The book is such an intriguing read. It reminded me of The Glass Castle by Jeanette Walls. It is about more than just Tara’s formal education, it is primarily about her home life, family, relationships and struggles. Tara’s home life was sometimes abusive and often neglectful. Tara and her siblings were often in very dangerous situations as a result of her father’s actions. I know a lot of people have feelings of anger towards Tara’s parents after reading her book. Tara does not mirror these feelings towards her parents and her siblings. Tara still expresses gratitude for some aspects of her upbringing, which is so admirable.

I had mixed feelings towards Tara’s father whilst reading the book.
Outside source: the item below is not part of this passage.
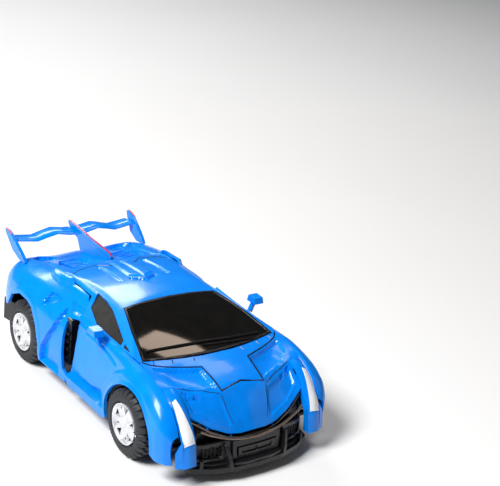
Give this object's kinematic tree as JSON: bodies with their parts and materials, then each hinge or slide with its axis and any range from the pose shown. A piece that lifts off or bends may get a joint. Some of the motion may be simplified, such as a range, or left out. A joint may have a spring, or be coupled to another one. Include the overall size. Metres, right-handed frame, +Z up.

At times I was shocked, other times angry, but there were times when his responses made me giggle a little. Tara is successful in portraying her father honestly, without degrading him. Tara also acknowledges at the end of the book that she and some of her siblings have different accounts in relation to several events in the book.

You’ll enjoy this book if you love memoirs, or stories where people have overcome hardship in their lives. Tara is certainly admirable and her accomplishments speak for themselves.

five-stars

About Tara Westover

Tara Westover is an American author living in the UK. Born in Idaho to a father opposed to public education, she never attended school. She spent her days working in her father’s junkyard or stewing herbs for her mother, a self-taught herbalist and midwife. She was seventeen the first time she set foot in a classroom, and after that first taste, she pursued learning for a decade. She graduated magna cum laude from Brigham Young University in 2008 and was subsequently awarded a Gates Cambridge Scholarship. She earned an MPhil from Trinity College, Cambridge in 2009, and in 2010 was a visiting fellow at Harvard University. She returned to Cambridge, where she was awarded a PhD in history in 2014.